─── MATERIAL FOR THE TASK

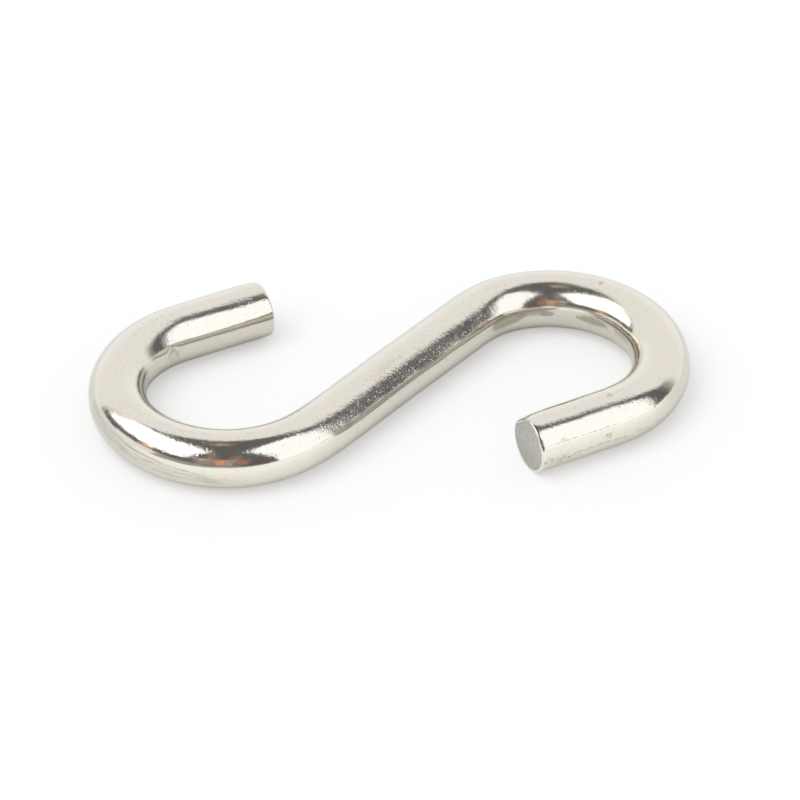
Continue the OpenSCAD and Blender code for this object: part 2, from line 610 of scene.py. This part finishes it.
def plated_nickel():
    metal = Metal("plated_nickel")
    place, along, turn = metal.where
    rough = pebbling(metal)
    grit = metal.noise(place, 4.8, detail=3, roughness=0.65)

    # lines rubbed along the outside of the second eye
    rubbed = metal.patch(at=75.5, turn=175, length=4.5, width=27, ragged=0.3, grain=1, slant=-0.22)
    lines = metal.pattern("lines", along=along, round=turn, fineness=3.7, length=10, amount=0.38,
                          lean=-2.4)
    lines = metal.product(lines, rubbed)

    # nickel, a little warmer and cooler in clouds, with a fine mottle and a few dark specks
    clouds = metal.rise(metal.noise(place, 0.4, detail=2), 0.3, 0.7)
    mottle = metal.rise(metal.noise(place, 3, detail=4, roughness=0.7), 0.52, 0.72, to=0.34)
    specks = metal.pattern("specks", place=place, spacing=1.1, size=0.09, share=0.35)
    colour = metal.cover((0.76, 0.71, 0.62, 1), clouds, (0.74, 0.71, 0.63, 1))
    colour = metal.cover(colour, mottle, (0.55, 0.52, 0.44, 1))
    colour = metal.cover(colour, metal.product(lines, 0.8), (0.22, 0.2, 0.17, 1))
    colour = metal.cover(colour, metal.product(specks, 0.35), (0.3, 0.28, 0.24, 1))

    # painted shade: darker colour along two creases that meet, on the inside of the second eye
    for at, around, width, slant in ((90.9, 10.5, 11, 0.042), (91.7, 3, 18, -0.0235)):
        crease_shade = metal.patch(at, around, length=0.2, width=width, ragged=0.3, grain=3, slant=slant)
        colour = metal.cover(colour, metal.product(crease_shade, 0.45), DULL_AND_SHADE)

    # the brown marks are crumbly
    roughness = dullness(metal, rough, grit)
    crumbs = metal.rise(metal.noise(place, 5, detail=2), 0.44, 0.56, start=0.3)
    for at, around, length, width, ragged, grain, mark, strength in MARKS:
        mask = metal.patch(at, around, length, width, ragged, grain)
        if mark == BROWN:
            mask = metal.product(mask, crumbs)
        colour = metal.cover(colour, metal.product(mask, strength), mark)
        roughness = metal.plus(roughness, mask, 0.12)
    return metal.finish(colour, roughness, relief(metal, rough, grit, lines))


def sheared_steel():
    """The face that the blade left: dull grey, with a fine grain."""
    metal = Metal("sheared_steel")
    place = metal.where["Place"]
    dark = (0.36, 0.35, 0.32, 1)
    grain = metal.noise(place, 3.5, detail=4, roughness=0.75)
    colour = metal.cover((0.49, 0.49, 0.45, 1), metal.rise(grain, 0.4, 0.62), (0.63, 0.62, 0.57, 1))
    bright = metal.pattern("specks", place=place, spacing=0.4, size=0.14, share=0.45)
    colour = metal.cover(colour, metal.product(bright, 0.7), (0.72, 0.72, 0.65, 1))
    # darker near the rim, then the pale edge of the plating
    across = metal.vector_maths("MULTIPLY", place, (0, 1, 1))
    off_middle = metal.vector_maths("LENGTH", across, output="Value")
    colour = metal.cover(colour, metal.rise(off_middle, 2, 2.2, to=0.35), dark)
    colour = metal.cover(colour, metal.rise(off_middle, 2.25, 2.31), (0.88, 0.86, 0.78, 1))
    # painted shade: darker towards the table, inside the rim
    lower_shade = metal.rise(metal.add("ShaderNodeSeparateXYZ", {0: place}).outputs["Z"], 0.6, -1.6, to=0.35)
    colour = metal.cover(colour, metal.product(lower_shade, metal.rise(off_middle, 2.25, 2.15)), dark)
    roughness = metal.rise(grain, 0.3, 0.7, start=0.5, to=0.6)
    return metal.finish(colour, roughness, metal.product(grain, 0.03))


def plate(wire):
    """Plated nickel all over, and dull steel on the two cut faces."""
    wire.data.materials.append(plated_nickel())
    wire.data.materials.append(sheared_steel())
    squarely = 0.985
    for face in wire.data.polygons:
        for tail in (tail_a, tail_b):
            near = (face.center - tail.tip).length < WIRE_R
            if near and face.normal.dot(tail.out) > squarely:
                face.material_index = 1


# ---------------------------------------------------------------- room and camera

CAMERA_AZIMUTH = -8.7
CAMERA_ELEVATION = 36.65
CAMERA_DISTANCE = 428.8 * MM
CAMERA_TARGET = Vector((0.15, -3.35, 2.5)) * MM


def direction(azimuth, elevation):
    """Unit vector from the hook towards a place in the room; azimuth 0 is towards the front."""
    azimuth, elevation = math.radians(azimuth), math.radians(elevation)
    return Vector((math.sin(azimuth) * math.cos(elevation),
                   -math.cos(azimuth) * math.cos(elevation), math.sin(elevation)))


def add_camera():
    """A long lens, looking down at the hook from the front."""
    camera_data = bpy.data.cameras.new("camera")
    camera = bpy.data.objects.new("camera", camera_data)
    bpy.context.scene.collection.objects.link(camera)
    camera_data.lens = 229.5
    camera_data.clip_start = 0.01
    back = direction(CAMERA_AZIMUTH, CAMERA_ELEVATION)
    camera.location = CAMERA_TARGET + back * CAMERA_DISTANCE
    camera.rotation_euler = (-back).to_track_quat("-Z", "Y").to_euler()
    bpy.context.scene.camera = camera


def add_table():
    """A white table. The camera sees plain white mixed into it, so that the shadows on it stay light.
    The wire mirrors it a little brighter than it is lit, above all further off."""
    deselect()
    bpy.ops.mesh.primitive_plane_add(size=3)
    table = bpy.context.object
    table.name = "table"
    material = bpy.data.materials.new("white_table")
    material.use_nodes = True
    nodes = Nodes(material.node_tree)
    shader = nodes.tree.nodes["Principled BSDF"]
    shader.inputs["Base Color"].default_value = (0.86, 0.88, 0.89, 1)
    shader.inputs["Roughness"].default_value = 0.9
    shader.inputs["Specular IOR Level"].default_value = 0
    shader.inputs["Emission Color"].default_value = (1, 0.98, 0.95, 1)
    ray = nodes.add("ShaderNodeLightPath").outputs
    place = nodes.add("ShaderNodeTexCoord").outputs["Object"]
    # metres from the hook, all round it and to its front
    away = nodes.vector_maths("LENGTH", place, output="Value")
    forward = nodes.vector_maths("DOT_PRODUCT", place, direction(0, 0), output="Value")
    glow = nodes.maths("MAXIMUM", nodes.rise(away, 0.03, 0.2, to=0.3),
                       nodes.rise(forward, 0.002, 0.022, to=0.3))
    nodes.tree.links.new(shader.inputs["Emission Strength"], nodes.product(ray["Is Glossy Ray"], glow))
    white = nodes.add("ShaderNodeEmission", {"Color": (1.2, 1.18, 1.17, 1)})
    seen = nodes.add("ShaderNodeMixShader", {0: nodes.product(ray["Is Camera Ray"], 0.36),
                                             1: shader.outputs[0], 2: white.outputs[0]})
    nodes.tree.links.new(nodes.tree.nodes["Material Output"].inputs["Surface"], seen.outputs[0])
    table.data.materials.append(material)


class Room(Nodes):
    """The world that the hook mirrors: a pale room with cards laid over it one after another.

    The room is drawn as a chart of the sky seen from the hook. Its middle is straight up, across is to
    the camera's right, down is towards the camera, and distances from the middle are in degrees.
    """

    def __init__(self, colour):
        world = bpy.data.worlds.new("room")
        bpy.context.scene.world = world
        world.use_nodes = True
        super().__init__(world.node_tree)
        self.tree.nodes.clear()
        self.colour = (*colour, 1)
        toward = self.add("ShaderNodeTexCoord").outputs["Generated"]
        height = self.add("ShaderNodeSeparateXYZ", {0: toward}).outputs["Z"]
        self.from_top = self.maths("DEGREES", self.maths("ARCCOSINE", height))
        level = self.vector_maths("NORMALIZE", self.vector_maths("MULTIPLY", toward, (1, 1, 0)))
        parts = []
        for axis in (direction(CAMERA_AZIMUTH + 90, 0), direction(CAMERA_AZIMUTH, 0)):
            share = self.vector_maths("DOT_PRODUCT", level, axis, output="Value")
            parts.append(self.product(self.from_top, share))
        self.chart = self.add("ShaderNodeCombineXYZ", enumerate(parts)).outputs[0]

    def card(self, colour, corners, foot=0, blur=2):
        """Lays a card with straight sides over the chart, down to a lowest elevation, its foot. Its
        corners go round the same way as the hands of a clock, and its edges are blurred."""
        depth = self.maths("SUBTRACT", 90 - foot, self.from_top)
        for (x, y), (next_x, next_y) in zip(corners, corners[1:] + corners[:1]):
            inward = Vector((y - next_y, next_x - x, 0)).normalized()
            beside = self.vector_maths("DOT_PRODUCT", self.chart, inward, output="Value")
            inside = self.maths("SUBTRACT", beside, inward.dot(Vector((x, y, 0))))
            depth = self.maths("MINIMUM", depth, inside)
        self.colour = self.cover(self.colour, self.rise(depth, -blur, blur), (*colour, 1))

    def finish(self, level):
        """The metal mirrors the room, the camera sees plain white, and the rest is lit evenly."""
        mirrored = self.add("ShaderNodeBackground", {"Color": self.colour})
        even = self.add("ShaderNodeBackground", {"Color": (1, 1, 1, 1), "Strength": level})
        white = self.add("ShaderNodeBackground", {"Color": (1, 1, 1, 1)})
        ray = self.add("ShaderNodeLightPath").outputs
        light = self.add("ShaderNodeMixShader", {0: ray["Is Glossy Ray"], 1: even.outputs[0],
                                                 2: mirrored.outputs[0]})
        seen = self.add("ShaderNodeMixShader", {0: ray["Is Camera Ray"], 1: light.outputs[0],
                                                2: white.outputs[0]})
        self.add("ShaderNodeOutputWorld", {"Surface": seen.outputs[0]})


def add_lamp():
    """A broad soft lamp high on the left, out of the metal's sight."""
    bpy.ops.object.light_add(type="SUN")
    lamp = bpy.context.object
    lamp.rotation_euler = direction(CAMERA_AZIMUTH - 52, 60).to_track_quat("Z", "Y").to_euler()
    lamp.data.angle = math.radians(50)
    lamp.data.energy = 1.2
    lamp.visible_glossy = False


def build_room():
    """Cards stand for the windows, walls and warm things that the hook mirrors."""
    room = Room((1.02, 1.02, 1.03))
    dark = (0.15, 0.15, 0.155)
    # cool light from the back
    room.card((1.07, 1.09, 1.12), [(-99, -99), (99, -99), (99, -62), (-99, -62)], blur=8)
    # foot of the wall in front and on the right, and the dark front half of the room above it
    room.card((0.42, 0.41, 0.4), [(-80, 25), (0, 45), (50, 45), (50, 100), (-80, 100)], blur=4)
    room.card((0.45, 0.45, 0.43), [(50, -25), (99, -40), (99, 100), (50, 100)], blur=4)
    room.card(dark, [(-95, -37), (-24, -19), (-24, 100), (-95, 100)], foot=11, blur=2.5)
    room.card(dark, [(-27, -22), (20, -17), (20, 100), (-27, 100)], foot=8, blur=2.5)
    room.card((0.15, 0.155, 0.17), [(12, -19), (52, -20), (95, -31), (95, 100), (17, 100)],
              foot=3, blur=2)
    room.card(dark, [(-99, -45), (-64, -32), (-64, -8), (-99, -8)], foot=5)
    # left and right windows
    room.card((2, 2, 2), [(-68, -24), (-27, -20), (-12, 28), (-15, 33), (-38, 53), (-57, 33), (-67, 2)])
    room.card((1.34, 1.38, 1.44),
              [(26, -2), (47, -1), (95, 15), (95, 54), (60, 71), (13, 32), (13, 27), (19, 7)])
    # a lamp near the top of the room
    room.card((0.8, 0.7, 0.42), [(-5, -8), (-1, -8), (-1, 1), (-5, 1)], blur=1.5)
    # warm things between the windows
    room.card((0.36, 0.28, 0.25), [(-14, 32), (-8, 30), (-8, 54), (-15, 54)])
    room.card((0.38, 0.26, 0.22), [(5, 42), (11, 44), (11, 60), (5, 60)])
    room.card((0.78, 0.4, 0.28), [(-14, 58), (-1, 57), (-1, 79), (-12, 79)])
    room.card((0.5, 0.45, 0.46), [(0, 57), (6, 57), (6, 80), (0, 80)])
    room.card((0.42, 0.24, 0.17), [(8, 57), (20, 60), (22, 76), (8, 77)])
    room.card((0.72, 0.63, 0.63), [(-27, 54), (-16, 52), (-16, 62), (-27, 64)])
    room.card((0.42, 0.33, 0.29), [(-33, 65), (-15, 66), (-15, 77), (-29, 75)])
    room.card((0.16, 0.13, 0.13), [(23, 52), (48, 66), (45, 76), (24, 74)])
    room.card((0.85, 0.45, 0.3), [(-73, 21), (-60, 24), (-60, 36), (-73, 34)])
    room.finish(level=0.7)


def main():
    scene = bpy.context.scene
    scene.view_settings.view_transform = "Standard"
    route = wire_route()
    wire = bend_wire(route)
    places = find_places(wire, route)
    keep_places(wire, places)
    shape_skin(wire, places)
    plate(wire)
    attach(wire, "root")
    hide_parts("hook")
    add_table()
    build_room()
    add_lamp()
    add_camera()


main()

──────
─── MATERIAL FOR THE TASK

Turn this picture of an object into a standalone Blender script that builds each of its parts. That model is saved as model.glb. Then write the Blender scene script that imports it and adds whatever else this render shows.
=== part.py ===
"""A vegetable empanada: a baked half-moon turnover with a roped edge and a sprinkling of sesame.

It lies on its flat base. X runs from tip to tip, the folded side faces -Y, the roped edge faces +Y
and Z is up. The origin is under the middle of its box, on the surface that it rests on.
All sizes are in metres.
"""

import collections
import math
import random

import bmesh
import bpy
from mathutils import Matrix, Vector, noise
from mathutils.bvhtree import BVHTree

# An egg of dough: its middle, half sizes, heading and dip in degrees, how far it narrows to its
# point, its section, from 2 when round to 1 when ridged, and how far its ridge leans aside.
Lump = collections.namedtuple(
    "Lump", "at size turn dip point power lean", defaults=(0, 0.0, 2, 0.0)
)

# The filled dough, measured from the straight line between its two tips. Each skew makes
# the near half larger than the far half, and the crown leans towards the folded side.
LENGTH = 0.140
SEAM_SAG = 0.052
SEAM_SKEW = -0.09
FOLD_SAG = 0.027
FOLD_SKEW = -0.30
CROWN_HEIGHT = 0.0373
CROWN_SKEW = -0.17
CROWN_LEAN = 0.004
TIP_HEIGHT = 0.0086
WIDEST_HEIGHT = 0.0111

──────
─── MATERIAL FOR THE TASK

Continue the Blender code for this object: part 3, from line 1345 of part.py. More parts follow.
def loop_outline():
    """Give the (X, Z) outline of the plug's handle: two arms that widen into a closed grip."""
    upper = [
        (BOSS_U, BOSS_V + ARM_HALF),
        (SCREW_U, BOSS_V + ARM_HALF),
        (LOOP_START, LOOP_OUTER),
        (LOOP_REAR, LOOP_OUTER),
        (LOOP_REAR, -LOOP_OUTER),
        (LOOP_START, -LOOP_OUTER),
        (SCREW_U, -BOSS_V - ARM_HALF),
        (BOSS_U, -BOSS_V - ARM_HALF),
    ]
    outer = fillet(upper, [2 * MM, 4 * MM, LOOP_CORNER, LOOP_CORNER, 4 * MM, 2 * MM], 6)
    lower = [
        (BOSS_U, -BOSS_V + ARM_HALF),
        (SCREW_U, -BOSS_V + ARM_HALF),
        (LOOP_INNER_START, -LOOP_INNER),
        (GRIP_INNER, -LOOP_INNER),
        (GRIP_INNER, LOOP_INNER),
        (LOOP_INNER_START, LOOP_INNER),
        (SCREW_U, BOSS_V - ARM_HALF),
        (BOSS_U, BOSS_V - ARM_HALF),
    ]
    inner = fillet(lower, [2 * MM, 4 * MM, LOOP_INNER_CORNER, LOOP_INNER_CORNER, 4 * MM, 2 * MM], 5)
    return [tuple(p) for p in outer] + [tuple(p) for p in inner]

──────

Exactly reproduce the lines that run from the line bearing "Continue the OpenSCAD" through the line bearing "lines = metal.product(lines, rubbed)", with both end lines included.

Continue the OpenSCAD and Blender code for this object: part 2, from line 610 of scene.py. This part finishes it.
def plated_nickel():
    metal = Metal("plated_nickel")
    place, along, turn = metal.where
    rough = pebbling(metal)
    grit = metal.noise(place, 4.8, detail=3, roughness=0.65)

    # lines rubbed along the outside of the second eye
    rubbed = metal.patch(at=75.5, turn=175, length=4.5, width=27, ragged=0.3, grain=1, slant=-0.22)
    lines = metal.pattern("lines", along=along, round=turn, fineness=3.7, length=10, amount=0.38,
                          lean=-2.4)
    lines = metal.product(lines, rubbed)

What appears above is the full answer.